▸ Task requirements
The entire listing is to be repeated verbatim.

▸ Dataset extract

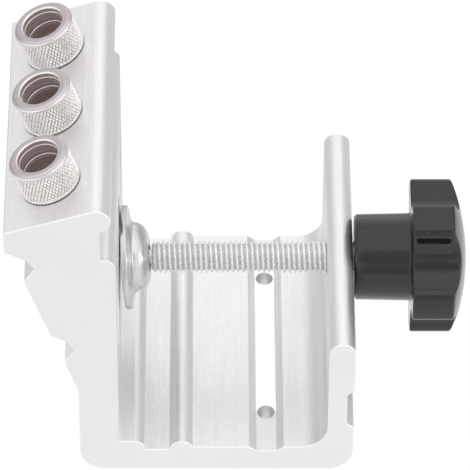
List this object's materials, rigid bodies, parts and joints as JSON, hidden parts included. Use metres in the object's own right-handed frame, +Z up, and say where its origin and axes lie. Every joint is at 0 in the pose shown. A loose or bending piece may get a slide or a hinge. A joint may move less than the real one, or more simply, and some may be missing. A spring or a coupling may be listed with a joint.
{
  "type": "angled drilling jig with screw clamp",
  "caption": "Extruded aluminium drilling jig: sloping head with knurled drill bushes over a U-shaped jaw, screw clamp with star knob and swivel pad.",
  "frame": {"origin": "centre of the base's flat underside", "axes": "+X along the clamp screw towards the knob, +Y to the rear along the extrusion, +Z up"},
  "size_m": [0.1095, 0.0716, 0.0955],
  "materials": {
    "body": "satin",
    "bush": "knurled",
    "screw": "bright",
    "pad": "bright",
    "ring": "spring steel",
    "knob": "moulded",
    "strip": "matte"
  },
  "bodies": {
    "jig": {"jig_body": "body", "drill_bush_front": "bush", "drill_bush_middle": "bush", "drill_bush_rear": "bush", "label_strip": "strip"},
    "carriage": {"pad_snap_ring": "ring"},
    "screw": {"clamp_spindle": "screw", "knob": "knob"},
    "pad": {"swivel_pad": "pad"}
  },
  "joints": [
    {"name": "clamp_slide", "type": "slide", "parent": "jig", "child": "carriage", "axis": [1, 0, 0], "range_m": [0, 0.04]},
    {"name": "screw_spin", "type": "hinge", "parent": "carriage", "child": "screw", "pos_m": [-0.01926, 0, 0.037], "axis": [1, 0, 0], "range_deg": [0, 11520]},
    {"name": "pad_tilt", "type": "hinge", "parent": "carriage", "child": "pad", "pos_m": [-0.01926, 0, 0.037], "axis": [0, 1, 0], "range_deg": [0, 8.4]}
  ],
  "couplings": [
    {"joint": "screw_spin", "follows": "clamp_slide", "rad_per_m": 5026.5}
  ]
}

▸ Task answer
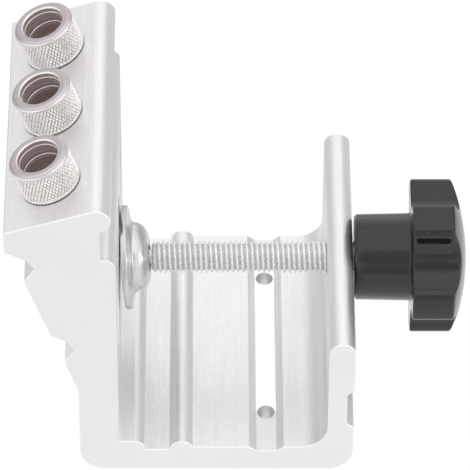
List this object's materials, rigid bodies, parts and joints as JSON, hidden parts included. Use metres in the object's own right-handed frame, +Z up, and say where its origin and axes lie. Every joint is at 0 in the pose shown. A loose or bending piece may get a slide or a hinge. A joint may move less than the real one, or more simply, and some may be missing. A spring or a coupling may be listed with a joint.
{
  "type": "angled drilling jig with screw clamp",
  "caption": "Extruded aluminium drilling jig: sloping head with knurled drill bushes over a U-shaped jaw, screw clamp with star knob and swivel pad.",
  "frame": {"origin": "centre of the base's flat underside", "axes": "+X along the clamp screw towards the knob, +Y to the rear along the extrusion, +Z up"},
  "size_m": [0.1095, 0.0716, 0.0955],
  "materials": {
    "body": "satin",
    "bush": "knurled",
    "screw": "bright",
    "pad": "bright",
    "ring": "spring steel",
    "knob": "moulded",
    "strip": "matte"
  },
  "bodies": {
    "jig": {"jig_body": "body", "drill_bush_front": "bush", "drill_bush_middle": "bush", "drill_bush_rear": "bush", "label_strip": "strip"},
    "carriage": {"pad_snap_ring": "ring"},
    "screw": {"clamp_spindle": "screw", "knob": "knob"},
    "pad": {"swivel_pad": "pad"}
  },
  "joints": [
    {"name": "clamp_slide", "type": "slide", "parent": "jig", "child": "carriage", "axis": [1, 0, 0], "range_m": [0, 0.04]},
    {"name": "screw_spin", "type": "hinge", "parent": "carriage", "child": "screw", "pos_m": [-0.01926, 0, 0.037], "axis": [1, 0, 0], "range_deg": [0, 11520]},
    {"name": "pad_tilt", "type": "hinge", "parent": "carriage", "child": "pad", "pos_m": [-0.01926, 0, 0.037], "axis": [0, 1, 0], "range_deg": [0, 8.4]}
  ],
  "couplings": [
    {"joint": "screw_spin", "follows": "clamp_slide", "rad_per_m": 5026.5}
  ]
}